FT
Sunday Nov 10, 2024
Thursday, 23 July 2020 01:34 - - {{hitsCtrl.values.hits}}
By Charumini de Silva
Sri Lanka Chamber of the Pharmaceutical Industry (SLCPI) yesterday met with the National Medicines Regulatory Authority (NMRA) to resolve the dispute over the latter’s action on the import and sale of 10 drugs whilst another discussion is scheduled for next week.
NMRA last week issued notices of cancellation of registrations and import licences for 10 medicines imported by Hemas Pharmaceuticals Ltd., A. Baur & Co Ltd., Euro Asian Pharma Ltd., Pettah Pharmacy Ltd., and Robert Hall & Co Ltd. under Section 65 of the NMRA Act No. 5 of 2015, alleging that the companies had arbitrarily and unilaterally increased retail prices of the products thereby violating provisions of the NMRA Act.
However, SLCPI denied accusations by the NMRA noting that no member violated the pre-conditions set out in Section 65 of the NMRA Act, which warrants the cancellation of the certificates of registration and/or the relevant licences.
“Yesterday we had the first discussion with the NMRA officials on the matter to explain our side of the story. These 10 medications are not governed by the Maximum Retail Price (MRP) in terms of the Price Ceiling Regulation and the price adjustments were done only to cover heavy exchange losses during the COVID-19 lockdown, while incurring some losses even at present,” SLCPI spokesperson told the Daily FT.
SLCPI pointed out that it was challenging for the companies to provide quality drugs keeping in line with the foreign exchange losses due to devaluation and the shortages as a result of the COVID-19 crisis.

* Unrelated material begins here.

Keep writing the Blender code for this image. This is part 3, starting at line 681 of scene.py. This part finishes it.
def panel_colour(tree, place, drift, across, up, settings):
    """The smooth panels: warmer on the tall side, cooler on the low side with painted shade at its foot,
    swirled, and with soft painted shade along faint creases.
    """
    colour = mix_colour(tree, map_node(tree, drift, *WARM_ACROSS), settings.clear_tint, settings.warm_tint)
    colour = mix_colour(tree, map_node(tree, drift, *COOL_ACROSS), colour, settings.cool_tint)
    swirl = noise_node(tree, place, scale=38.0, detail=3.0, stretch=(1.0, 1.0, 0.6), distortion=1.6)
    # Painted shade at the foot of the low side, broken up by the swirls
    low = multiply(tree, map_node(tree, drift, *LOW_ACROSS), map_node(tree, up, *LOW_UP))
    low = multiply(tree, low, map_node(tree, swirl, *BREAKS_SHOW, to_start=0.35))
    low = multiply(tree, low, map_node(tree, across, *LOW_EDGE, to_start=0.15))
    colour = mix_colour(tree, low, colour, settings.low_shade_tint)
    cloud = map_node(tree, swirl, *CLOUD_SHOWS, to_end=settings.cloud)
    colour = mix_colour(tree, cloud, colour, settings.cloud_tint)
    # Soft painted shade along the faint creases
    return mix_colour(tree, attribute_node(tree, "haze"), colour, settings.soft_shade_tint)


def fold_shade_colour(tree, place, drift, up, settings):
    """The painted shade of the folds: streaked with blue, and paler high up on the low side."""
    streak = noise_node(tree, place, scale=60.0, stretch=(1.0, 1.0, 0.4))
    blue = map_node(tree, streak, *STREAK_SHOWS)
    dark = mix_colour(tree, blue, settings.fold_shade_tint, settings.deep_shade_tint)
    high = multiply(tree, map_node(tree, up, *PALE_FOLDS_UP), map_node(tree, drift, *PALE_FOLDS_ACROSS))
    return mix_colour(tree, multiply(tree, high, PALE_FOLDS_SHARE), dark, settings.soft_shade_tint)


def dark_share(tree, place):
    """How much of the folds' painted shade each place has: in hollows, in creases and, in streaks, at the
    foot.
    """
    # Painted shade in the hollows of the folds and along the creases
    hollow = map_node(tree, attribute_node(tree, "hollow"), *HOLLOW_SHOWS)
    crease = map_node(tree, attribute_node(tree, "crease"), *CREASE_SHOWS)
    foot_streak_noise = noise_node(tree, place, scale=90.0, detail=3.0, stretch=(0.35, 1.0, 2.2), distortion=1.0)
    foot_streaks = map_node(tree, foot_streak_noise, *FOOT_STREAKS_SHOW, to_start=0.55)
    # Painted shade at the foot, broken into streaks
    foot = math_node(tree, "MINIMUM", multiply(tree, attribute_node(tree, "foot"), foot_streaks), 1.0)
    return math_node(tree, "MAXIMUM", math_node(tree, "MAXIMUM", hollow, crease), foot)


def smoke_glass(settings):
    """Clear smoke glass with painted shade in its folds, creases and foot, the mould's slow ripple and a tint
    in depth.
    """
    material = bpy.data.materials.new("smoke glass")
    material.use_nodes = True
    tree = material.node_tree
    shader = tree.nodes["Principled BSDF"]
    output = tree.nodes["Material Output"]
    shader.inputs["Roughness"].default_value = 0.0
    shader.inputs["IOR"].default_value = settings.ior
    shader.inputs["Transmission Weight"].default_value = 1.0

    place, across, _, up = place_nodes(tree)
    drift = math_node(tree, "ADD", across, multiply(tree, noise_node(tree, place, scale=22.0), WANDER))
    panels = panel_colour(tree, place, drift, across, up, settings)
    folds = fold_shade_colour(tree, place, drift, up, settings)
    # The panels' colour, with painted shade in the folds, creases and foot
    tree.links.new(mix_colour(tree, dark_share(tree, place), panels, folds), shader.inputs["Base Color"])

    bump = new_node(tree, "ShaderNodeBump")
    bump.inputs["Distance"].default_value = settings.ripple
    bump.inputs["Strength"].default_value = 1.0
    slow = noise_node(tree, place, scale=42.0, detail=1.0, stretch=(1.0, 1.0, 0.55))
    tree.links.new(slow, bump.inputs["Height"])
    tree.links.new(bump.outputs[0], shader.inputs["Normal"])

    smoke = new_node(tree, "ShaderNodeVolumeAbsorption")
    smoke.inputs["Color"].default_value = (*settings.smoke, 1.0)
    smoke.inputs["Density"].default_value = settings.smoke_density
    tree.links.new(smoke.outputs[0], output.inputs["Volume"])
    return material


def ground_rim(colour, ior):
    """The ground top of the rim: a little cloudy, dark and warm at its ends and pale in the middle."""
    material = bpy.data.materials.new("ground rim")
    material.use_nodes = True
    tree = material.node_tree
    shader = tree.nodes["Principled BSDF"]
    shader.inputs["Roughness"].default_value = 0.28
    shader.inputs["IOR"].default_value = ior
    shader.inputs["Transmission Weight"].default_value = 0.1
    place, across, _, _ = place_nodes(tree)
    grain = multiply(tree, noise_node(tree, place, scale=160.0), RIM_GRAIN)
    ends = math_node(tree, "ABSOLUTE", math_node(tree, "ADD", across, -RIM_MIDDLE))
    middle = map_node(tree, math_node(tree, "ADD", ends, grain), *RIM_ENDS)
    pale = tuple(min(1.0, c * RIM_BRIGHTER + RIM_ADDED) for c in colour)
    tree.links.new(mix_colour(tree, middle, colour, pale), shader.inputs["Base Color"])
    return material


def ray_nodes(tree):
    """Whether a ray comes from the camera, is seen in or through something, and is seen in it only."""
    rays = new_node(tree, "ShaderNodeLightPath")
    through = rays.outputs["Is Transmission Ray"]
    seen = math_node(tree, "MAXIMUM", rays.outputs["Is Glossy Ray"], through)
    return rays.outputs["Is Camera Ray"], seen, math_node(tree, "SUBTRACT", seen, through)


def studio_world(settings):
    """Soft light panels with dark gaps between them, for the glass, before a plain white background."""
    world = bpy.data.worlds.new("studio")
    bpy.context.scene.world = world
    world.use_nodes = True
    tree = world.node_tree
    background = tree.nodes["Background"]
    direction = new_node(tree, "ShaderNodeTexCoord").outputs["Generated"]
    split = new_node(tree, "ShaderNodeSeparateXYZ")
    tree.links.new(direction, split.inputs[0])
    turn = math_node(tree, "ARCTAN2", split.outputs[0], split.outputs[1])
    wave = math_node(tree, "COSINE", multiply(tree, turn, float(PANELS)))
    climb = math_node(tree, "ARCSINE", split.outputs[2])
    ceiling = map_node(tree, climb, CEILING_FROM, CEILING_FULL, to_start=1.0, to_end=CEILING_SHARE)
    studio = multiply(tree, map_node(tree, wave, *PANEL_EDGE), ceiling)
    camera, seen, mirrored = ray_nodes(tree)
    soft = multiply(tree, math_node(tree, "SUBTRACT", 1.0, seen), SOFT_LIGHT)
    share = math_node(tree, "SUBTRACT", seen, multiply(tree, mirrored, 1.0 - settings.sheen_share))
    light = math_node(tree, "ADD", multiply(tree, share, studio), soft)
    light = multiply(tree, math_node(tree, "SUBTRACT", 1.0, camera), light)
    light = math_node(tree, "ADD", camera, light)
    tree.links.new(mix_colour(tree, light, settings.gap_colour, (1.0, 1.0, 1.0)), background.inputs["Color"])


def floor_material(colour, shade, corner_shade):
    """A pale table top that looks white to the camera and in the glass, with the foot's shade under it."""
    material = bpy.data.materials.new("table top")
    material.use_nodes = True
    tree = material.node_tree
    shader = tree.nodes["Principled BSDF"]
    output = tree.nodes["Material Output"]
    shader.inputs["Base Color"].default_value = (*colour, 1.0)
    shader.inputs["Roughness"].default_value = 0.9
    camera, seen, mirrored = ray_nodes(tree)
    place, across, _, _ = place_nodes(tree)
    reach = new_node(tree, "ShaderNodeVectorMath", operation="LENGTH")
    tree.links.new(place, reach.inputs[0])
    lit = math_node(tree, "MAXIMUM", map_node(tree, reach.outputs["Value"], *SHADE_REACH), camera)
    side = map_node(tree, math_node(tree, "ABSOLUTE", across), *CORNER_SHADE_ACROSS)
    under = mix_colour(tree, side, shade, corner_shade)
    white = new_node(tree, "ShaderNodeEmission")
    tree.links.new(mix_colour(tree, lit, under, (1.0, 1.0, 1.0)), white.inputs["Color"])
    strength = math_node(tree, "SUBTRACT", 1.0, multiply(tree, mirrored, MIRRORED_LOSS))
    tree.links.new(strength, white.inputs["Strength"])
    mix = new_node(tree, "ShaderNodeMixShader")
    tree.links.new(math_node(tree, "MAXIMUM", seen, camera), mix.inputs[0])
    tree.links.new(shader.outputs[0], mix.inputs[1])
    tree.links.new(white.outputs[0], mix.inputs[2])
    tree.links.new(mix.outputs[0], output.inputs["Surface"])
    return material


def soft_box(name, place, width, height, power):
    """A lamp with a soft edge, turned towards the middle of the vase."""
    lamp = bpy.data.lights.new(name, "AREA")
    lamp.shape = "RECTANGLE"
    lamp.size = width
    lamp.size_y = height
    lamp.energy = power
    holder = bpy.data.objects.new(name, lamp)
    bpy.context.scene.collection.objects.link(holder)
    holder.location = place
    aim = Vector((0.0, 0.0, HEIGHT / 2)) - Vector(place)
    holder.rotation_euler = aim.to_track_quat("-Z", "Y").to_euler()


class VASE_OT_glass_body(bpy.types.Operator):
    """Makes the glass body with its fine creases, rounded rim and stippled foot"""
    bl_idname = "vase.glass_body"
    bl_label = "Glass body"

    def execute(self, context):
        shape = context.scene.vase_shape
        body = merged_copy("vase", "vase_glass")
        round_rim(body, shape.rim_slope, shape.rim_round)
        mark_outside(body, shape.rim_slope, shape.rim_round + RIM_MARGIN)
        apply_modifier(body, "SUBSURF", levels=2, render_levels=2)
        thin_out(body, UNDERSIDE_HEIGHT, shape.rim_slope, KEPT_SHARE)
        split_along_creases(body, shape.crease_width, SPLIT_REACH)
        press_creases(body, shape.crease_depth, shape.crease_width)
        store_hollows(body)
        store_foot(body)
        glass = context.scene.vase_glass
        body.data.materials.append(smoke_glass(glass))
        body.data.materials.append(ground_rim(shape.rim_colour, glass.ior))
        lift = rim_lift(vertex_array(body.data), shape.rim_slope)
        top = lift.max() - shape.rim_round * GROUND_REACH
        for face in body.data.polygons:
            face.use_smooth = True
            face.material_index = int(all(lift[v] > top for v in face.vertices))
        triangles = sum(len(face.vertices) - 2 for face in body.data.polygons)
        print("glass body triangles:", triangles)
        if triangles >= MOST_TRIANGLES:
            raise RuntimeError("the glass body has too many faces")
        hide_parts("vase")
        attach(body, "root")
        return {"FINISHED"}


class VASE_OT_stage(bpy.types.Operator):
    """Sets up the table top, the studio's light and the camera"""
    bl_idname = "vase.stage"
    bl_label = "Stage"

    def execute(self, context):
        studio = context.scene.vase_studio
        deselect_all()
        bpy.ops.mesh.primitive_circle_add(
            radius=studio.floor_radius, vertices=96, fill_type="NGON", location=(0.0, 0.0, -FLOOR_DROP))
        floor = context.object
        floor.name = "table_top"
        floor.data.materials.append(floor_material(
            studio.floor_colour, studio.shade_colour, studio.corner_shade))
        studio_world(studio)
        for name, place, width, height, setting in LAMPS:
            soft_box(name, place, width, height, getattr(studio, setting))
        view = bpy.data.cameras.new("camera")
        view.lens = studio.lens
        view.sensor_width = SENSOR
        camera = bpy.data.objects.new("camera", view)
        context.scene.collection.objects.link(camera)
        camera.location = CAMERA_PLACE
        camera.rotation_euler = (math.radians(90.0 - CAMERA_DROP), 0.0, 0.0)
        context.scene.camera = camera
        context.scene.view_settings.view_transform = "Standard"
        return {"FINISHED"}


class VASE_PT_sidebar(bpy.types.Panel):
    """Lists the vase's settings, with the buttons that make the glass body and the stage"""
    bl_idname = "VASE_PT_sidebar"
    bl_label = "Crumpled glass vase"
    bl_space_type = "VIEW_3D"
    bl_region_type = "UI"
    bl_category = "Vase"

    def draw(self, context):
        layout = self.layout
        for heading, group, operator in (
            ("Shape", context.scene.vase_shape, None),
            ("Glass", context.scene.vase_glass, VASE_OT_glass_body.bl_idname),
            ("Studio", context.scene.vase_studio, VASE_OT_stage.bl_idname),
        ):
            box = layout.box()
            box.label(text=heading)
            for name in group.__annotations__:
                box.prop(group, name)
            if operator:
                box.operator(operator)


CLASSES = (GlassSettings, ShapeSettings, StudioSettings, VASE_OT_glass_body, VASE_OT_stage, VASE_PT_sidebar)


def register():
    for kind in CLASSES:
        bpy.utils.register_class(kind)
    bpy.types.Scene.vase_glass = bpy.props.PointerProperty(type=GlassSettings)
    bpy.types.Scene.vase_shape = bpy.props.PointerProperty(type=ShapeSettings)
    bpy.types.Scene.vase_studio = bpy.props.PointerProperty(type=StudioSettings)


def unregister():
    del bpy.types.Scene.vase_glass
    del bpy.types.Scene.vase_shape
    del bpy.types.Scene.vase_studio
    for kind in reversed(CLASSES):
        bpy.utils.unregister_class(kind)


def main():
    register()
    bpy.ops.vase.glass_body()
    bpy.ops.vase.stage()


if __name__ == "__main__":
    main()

“All medicines fall under two categories – essential and non-essential. There is no way that we can import these 10 medications which falls on non-essential category, without a price increase. The reasonable price adjustment was made after consideration to ensure continuous supply of quality drugs,” the spokesperson stressed.
SLCPI categorically denied reports on cancellation of licences, adding that all these companies have a window of 30 days to respond with explanations before the regulator and take any action against them.
They also pointed out that NMRA had previously issued Letters of Warning to seven companies, where all seven companies and the SLCPI had responded with explanations.
Despite four years of requests by the SLCPI to introduce a pricing mechanism, NMRA had been slow to respond. “No member has violated the terms of the registration of drugs. We have always complied with the MRP imposed by Gazette,” SLCPI spokesperson added.
SLCPI members represent 25% of the importers and supply close to 80% of the medicine needs in the country.
It was noted that NMRA will study the SLCPI position communicated yesterday further, before meeting again next week.
NMRA in its website said the increase in retail prices of medicines by the aforementioned companies in violation of conditions of registration issued by the Authority will cause much hardship to patients especially in the background of the ongoing COVID-19 pandemic. Therefore, punitive action has been taken against offending companies under powers vested with the Authority to ensure affordability of medicines available to the public.